Même impression que Quéré : autant les nuances très riches de la planche en NB me plaisent, autant l’album une fois en main m’a semblé quelconque par cette mise en couleur très sombre.
J’espère un tirage NB Delcourt rendrait justice au travail du dessinateur comme cela a été le cas pour Le Trône d’argile, Wollodrin etc….
Raf Intransigeant
Selon Arnaud Delalande, si les couleurs sont un peu sombres, c’est à cause de certains réglages de fabrication.
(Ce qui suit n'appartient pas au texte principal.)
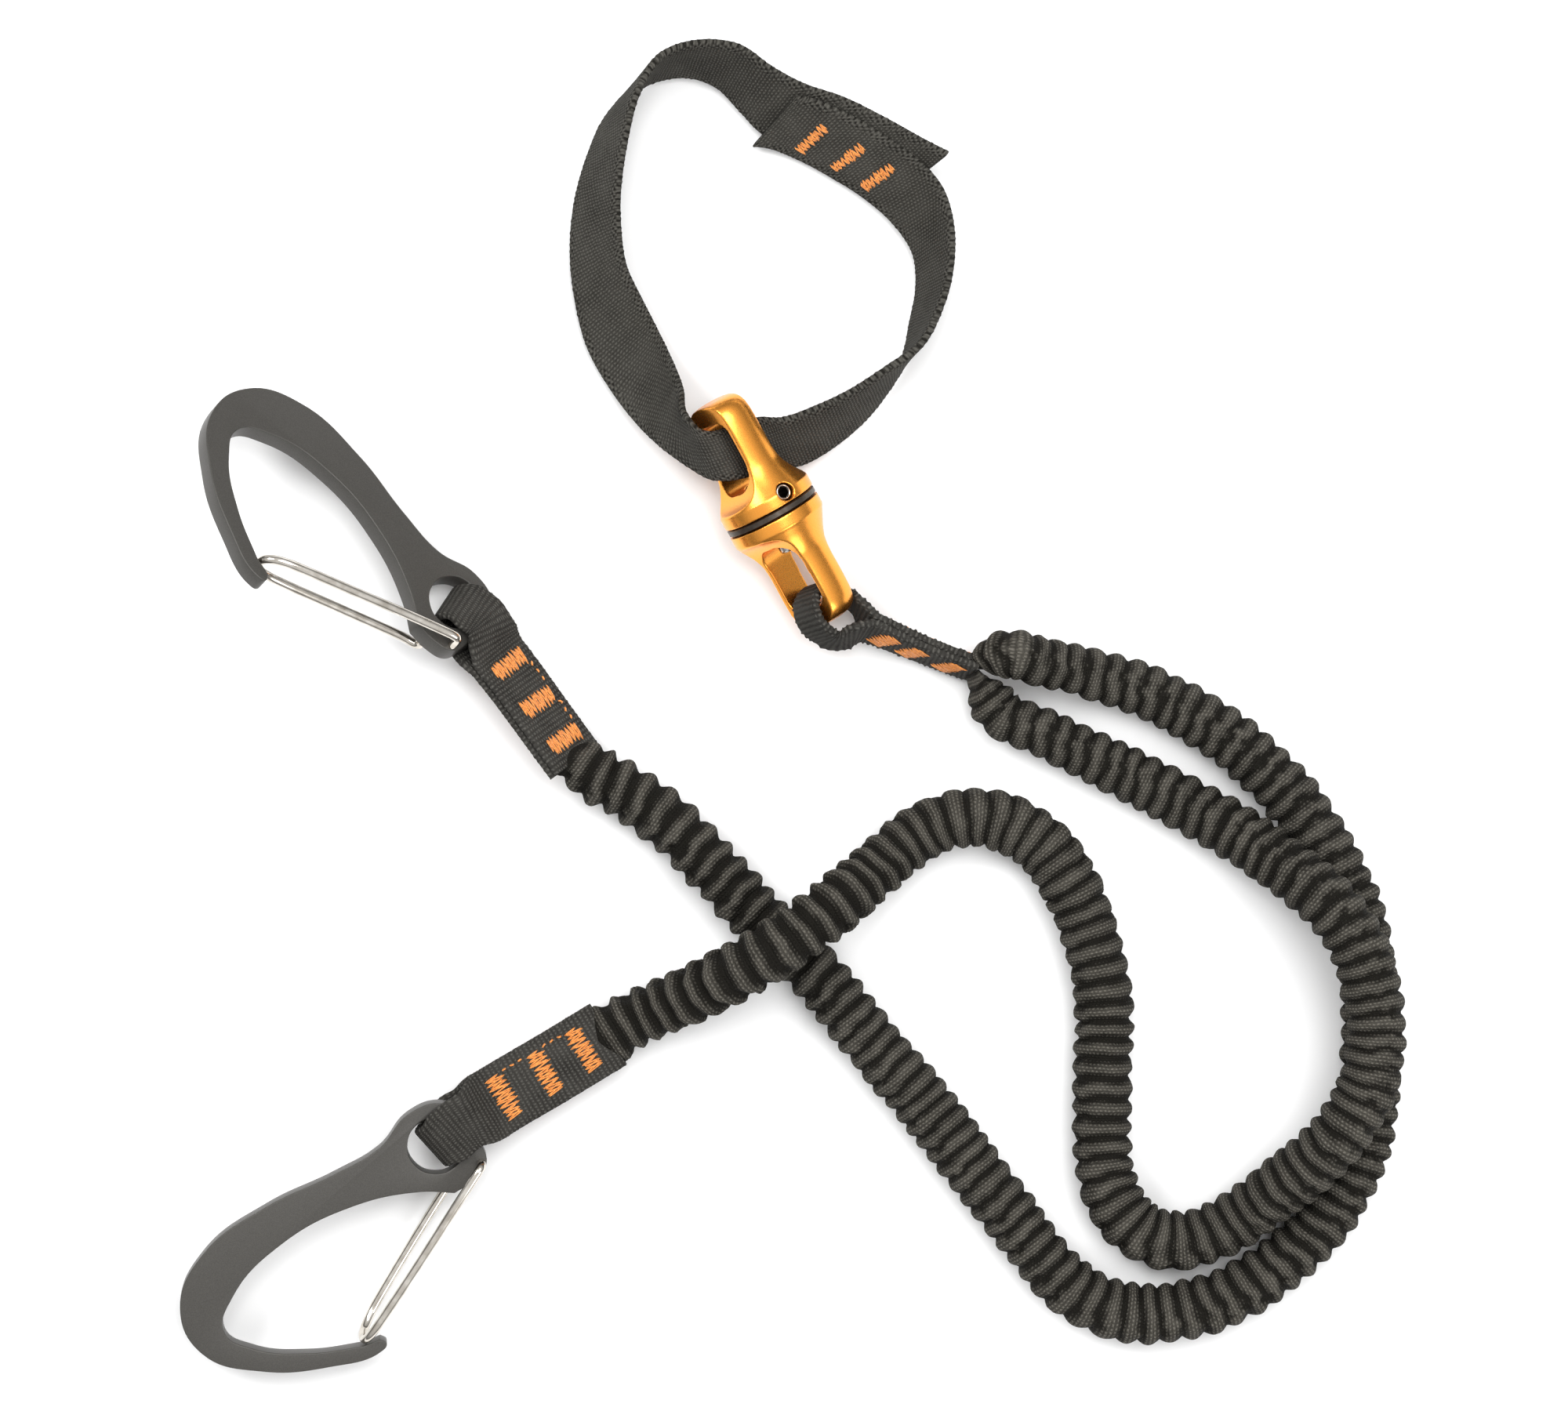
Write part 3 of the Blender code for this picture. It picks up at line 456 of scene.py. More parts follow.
def tape_section(half_width, thickness):
    """The outline of a tape's section, as (across, lift), with rounded rims."""
    radius = thickness / 2
    flat = half_width - radius
    top = [(-flat + 2 * flat * step / TAPE_CELLS, radius) for step in range(TAPE_CELLS + 1)]
    turn = [math.radians(degrees) for degrees in (60, 30, 0, -30, -60)]
    rim = [(flat + radius * math.cos(angle), radius * math.sin(angle)) for angle in turn]
    bottom = [(x, -y) for x, y in reversed(top)]
    other = [(-x, -y) for x, y in rim]
    return top + rim + bottom + other


def tape_rings(rims, thickness, rough):
    """Rings round a tape that runs between its rims, its selvages beaded like braid."""
    middles = [(low + high) / 2 for low, high in rims]
    runs = running(middles)
    rings = []
    last = len(rims) - 1
    for index, (low, high) in enumerate(rims):
        along = middles[min(index + 1, last)] - middles[max(index - 1, 0)]
        width = (high - low).normalized()
        normal = along.cross(width).normalized()
        half = (high - low).length / 2
        ring = []
        for across, lift in tape_section(half, thickness):
            share = across / half
            if abs(share) > 0.85:
                bead = math.sin(runs[index] * 2 * math.pi / (1.4 * MM) + (0 if lift > 0 else 2.1))
                bead += 2 * noise.noise(Vector((runs[index] * 900, lift * 1400, share)))
                across += math.copysign(rough * bead, share)
                lift += rough * bead * (0.8 if lift > 0 else -0.8)
            ring.append(middles[index] + width * across + normal * lift)
        rings.append(ring)
    return rings, runs


def tape_across(half_width, thickness):
    across = [x for x, _ in tape_section(half_width, thickness)]
    return across + across[:1]


def tape_mesh(name, rims, thickness, rough=0.07 * MM):
    rings, runs = tape_rings(rims, thickness, rough)
    return skin_mesh(name, rings, runs, tape_across(9.5 * MM, thickness))


def tube_parts(line, radius, sides=6, ends=0.35):
    """Points and faces of a thread or wire along a line, its ends drawn in."""
    rings = []
    last = len(line) - 1
    side = Vector((0, 0, 1))
    for index, point in enumerate(line):
        along = (line[min(index + 1, last)] - line[max(index - 1, 0)]).normalized()
        side = (side - side.dot(along) * along)
        if side.length < 1e-4:
            side = along.orthogonal()
        side.normalize()
        other = along.cross(side)
        size = radius * (ends if index in (0, last) else 1)
        for step in range(sides):
            angle = 2 * math.pi * step / sides
            rings.append(point + (side * math.cos(angle) + other * math.sin(angle)) * size)
    return rings, ring_faces(len(line), sides)


# ---------- materials ----------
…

Une réimpression plus claire est prévue, pour un retirage.
La version en noir et blanc est aussi à l’étude, mais aucune décision éditoriale n’est encore prise.
Très intéressé par le sujet historique ( quel beau personnage cette reine Aliénor) , par le soin des dessins, par la qualité des bouts de textes parcourus en librairie, quoique rebuté par les couleurs ternes et vraiment trop sombres de bout en bout, j’ai acheté les trois tomes d’un coup.
Et … ? Le scénario à force de vouloir noircir à tout prix Aliénor, à force d’en faire un monstre coupable de tous les « péchés », de toutes les fautes, tombe dans un manichéisme de plus en plus agaçant, dans une caricature stupide et dans un machisme suranné. Plus j’avançais dans la lecture, plus le récit m’écœurait. A partir de la page 40 du T2, cela devient d’un pathos ridicule, quand ( avec un habileté illusoire) le scénario adopte le point de vue d’une gentille famille avec ses pauvres enfants innocents massacrés par la perfide, cruelle, immonde Aliénor. Trop c’est trop. Aliénor ne mérite pas pareil traitement. Pousser la caricature et le manichéisme à ce point enlève toute crédibilité et finit par faire prendre le parti de la trop infâme Aliénor. Ce qui, de toute évidence ne devait pas être le dessin des auteurs.
Je suis très surpris qu’une femme ait collaboré sans réagir face à pareil parti-pris machiste et caricatural. Encore plus surpris qu’elle « remercie avant tout Aliénor qui a changé l’histoire et sa vie ». Serait-elle après cela, entrée pieusement dans un couvent. ( N.B. : je n’ai rien contre les religieuses parmi lesquelles je compte deux amies). Trop agacé par le T2, je n’ai ni l’envie, ni le courage de lire le T3. Les charges contre Aliénor y seraient-elles moins outrancières et injustes ?
Je comptais offrir ces albums à 4 couples passionnés comme moi d’Histoire et de BD. Il va de soi que non seulement je leur offrirai d’autres BD ( nouvelle série chez Glénat …) mais que je leur déconseillerai vivement ces albums consacrés ( et massacrés) à Aliénor.